EXERCISE DIRECTIONS:
Each line of the material below should be reproduced exactly.

------ GIVEN DATA ------

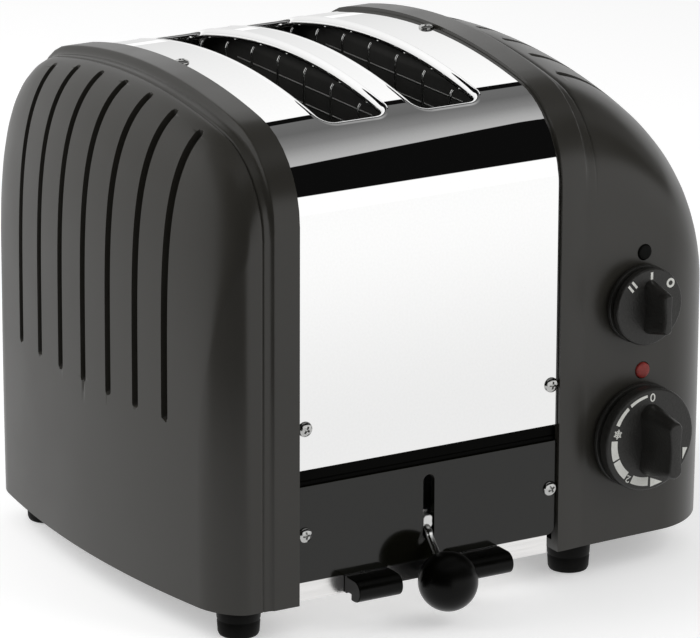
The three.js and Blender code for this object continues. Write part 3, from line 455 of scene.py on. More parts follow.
class Finish(Enum):
    """Every finish on the toaster, named like the record's slot unless it shares one."""

    CASING = Enamel("casing_enamel", (0.0215, 0.0202, 0.0168), (0.0245, 0.0230, 0.0194), 0.31, gloss=0.45)
    PANEL = Enamel("panel_enamel", (0.0040, 0.0040, 0.0026), (0.0052, 0.0052, 0.0036), 0.1, 0.01, 0.45)
    # Painted shade: this near-black finish stands for the shaded gap between the wrap's lower edge and the
    # panel.
    STRIP = Enamel("seal_strip", (0.0008, 0.0008, 0.0006), (0.0014, 0.0014, 0.0011), 0.3, gloss=0.03)
    POLISHED = Metal("polished_steel", (0.955, 0.955, 0.952), 0.006, wave=0.006, spread=0.003)
    TRAY = Metal("tray_steel", (0.9, 0.89, 0.88), 0.2, 0.35, (0.04, 1.0, 1.0))
    CHASSIS = Metal("chassis_steel", (0.4, 0.4, 0.39), 0.42, 0.3, (0.2, 1.0, 1.0))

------

EXPECTED OUTPUT:
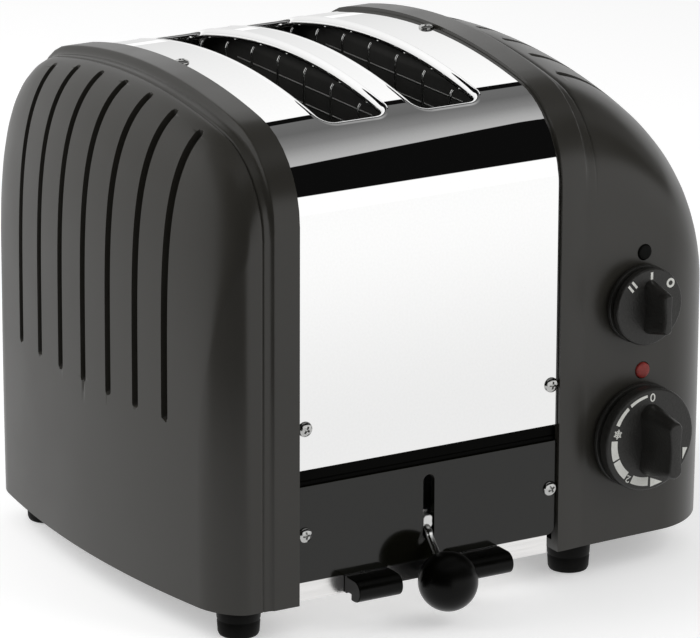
The three.js and Blender code for this object continues. Write part 3, from line 455 of scene.py on. More parts follow.
class Finish(Enum):
    """Every finish on the toaster, named like the record's slot unless it shares one."""

    CASING = Enamel("casing_enamel", (0.0215, 0.0202, 0.0168), (0.0245, 0.0230, 0.0194), 0.31, gloss=0.45)
    PANEL = Enamel("panel_enamel", (0.0040, 0.0040, 0.0026), (0.0052, 0.0052, 0.0036), 0.1, 0.01, 0.45)
    # Painted shade: this near-black finish stands for the shaded gap between the wrap's lower edge and the
    # panel.
    STRIP = Enamel("seal_strip", (0.0008, 0.0008, 0.0006), (0.0014, 0.0014, 0.0011), 0.3, gloss=0.03)
    POLISHED = Metal("polished_steel", (0.955, 0.955, 0.952), 0.006, wave=0.006, spread=0.003)
    TRAY = Metal("tray_steel", (0.9, 0.89, 0.88), 0.2, 0.35, (0.04, 1.0, 1.0))
    CHASSIS = Metal("chassis_steel", (0.4, 0.4, 0.39), 0.42, 0.3, (0.2, 1.0, 1.0))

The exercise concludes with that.